Há uns tempos atrás, uma amiga muito querida pediu-me que escrevesse um texto sobre o meu ponto preferido de um livro de que gosto muito, intitulado “Caminho” de São Josemaria Escrivá. Como viu que o pedido estava a ser preterido por outros afazeres, voltou a insistir e finalmente, num ápice, escrevi o texto e enviei-lho.
Demorei a escrever porque, neste mundo cheio de coisas novas ou que, simplesmente, parecem novas, queria fugir de falar do ponto mais falado. O primeiro. Queria escolher um que poucos tivessem escolhido, para poder fugir de lugares mais comuns. Pretensiosa, eu.
Talvez, hoje em dia, a novidade já não exista. Acabei por ter de me render ao primeiro ponto.
Que a tua vida não seja uma vida estéril. – Sê útil. – Deixa rasto. – Ilumina com o resplendor da tua fé e do teu amor.
Este ponto é aquela frase, lema, mote, que me acompanha sempre e que me ajuda a fazer as camas todos os dias, a varrer todos os dias os mesmos sítios, a descascar as batatas, coisa que detesto, a estender a roupa.

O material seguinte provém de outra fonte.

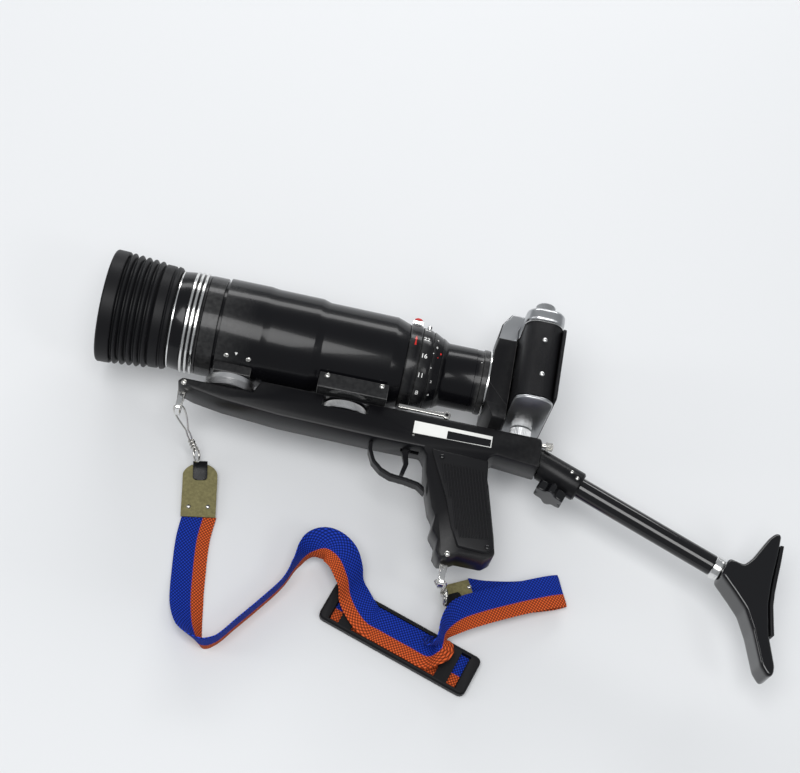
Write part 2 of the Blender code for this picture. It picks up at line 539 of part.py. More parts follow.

Uma outra amiga, igualmente muito querida, também na tentativa de me ajudar a ver mais longe, enviou-me ontem à noite um livro de Nuccio Ordine, intitulado “A utilidade do inútil”. Um título deveras curioso para um texto que já me está a agradar.
Logo no início, o autor, para justificar o tema escolhido, cita Diderot- “Tudo o que não é útil é desprezado” porque “o uso do tempo é precioso demais para perdê-lo com especulações ociosas”. No meu caso pessoal, não é bem a questão do ócio, pois, de facto, trabalho imenso. A questão é a rentabilidade monetária do meu tempo, pois não pagamos o supermercado, nem a roupa do mais velho, com tarefas domésticas.
Neste livro, fiquei a saber que o mesmo homem que mandou erigir a Grande Muralha da China foi o imperador que mandou queimar todos os livros anteriores a ele próprio. Curioso, a forma como estamos sempre tão perto de fazer o estupendo e o terrível. A forma como tememos que a história nos esqueça, como se não soubéssemos que cada um de nós é irrepetível, mas também é, apenas e somente, um ínfimo ponto no universo.
Não quero que a minha vida seja estéril, nem inútil, mas agora a minha vida também tem de ser rentável e estive tanto tempo na lógica da utilidade, pretensiosamente talvez, que agora, meio encurralada, não consigo entrar na lógica da rentabilidade.
O que vale é que a história também é feita de pessoas santas, geniais, que escreveram coisas simples, mas que são remédio certeiro para as nossas feridas. São Josemaria Escrivá, no ponto treze diz “Afasta de ti esses pensamentos inúteis que, pelo menos, te fazem perder o tempo.”, no ponto trinta “És calculista! – Não me digas que és jovem. A juventude dá tudo quanto pode; dá-se a si própria sem medida.”
Há momentos em que tudo parece confluir para nos ensinar algo que não víamos antes como necessário. Por agora, sem soluções ideais para a minha questão, cabe-me ir digerindo todos estes contributos, escrevendo sempre que posso, pinceladas de incoerência, ideias avulsas ou não, e levar para a frente esta família linda que me cabe governar e administrar.